To wit, like most men brand new to their 30s, I’m trying the comb-over now. Well, it’s more of a variation on the comb-over. And I think it’s going well–about as well as could reasonably be expected giving my pine straw mop’s stage four status, anyways. You can still tell if you see me from behind, and my driver’s license says I’m only 5 feet and 8 inches tall, so a lot of people can definitely make out my exposed scalp divot. [N.B. That’s me, far right, listening to Penny Arcade at the Poetry Project’s Burroughs centennial celebration late last year.] I just need a little more time for the hair that is there to grow longer. You’ll see. Promise.
I start with shampoo, of course. Something cheap, though. Whatever remains at the bodega, marked up as it is, should suffice. I once bought a Dove shampoo from Duane Reade that, somehow, had caffeine in it. It was like washing your hair with lavender coffee, but I felt I might be getting addicted to it, so I switched back to Pert. No, Suave. Yeah, I’m using Suave now.

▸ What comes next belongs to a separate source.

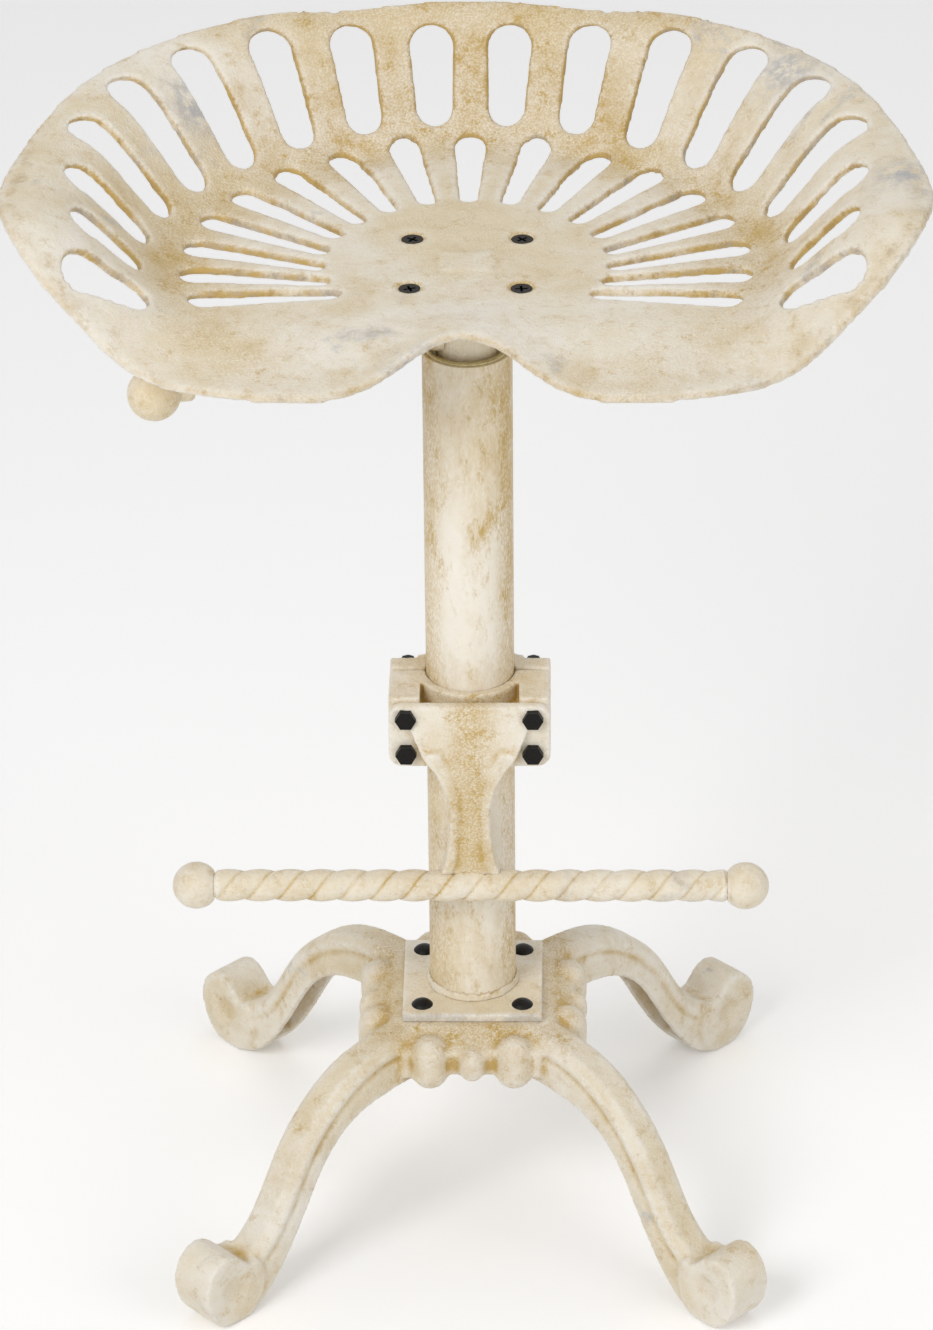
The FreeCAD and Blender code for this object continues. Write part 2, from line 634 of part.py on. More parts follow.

Next comes the body wash. I like any kind that smells good. No real preference. If I’m out of body wash, the Suave shampoo will work OK. You have to have a loofah, as well. That goes without saying, almost. In this day and age, however, any everyman has to exfoliate. And I’ve not found a better exfoliant to add to the body wash than this apricot one made by Saint Ives. My girlfriend turned me on to it. It feels good, but it does retail for about $11.00. Totally worth it, all the same, in my honest opinion.
WARNING: Do not cheap out on the exfoliating step as outlined above. Your skin will regret it. And if you have a sensitive face, don’t try any beauty product that advertises itself as, quote, “homemade.” I have an ex-friend that makes her own shampoo, body wash and face wash (and sells them, bundled together, on Etsy, obviously), and I recently had to tell her that they were all terrible. Truly wretched. There’s a reason we test these things on rats. First!
After toweling off (and perhaps a quick Q-tip for each earhole), then comes the least inspiring part of my whole beauty experience…manning the aforesaid comb-over. It’s a delicate parlor trick, but it’s kind of simple to maintain. Allow me to explain the process. Wetted down from the shower, I comb all the fine hairs–what’s left of ‘em–backwards with a thick-toothed instrument (you may need to add a drop or two of warm water to the comb). Don’t run the comb through your hair more than 12 times. You don’t want to do this anymore than 12x; you might ruin everything. And then you’ll have to start over from the Q-tip phase. You’ll know you’re finished when you look in the mirror and see a combed back ‘doo close to the coif of Knicks-era Pat Riley (circa ’92-94). Then, and only then, am I, myself, brave enough to head out into the world.
If I know I’m going to be in the sun for a good portion of the day, I will do absolutely none of these things. I’ll wear, depending on the weather, either a knitted toboggan or my old Washington Bullets fitted cap. There’s no sense in wasting time worrying about everyone looking and laughing at your big bald spot when you’re wearing a hat. Like Chris Kyle said, you can’t scoff at what ya cannot see. I might put on the highest SPF I can find on the tips of my ears because they always end up getting burned by the sun.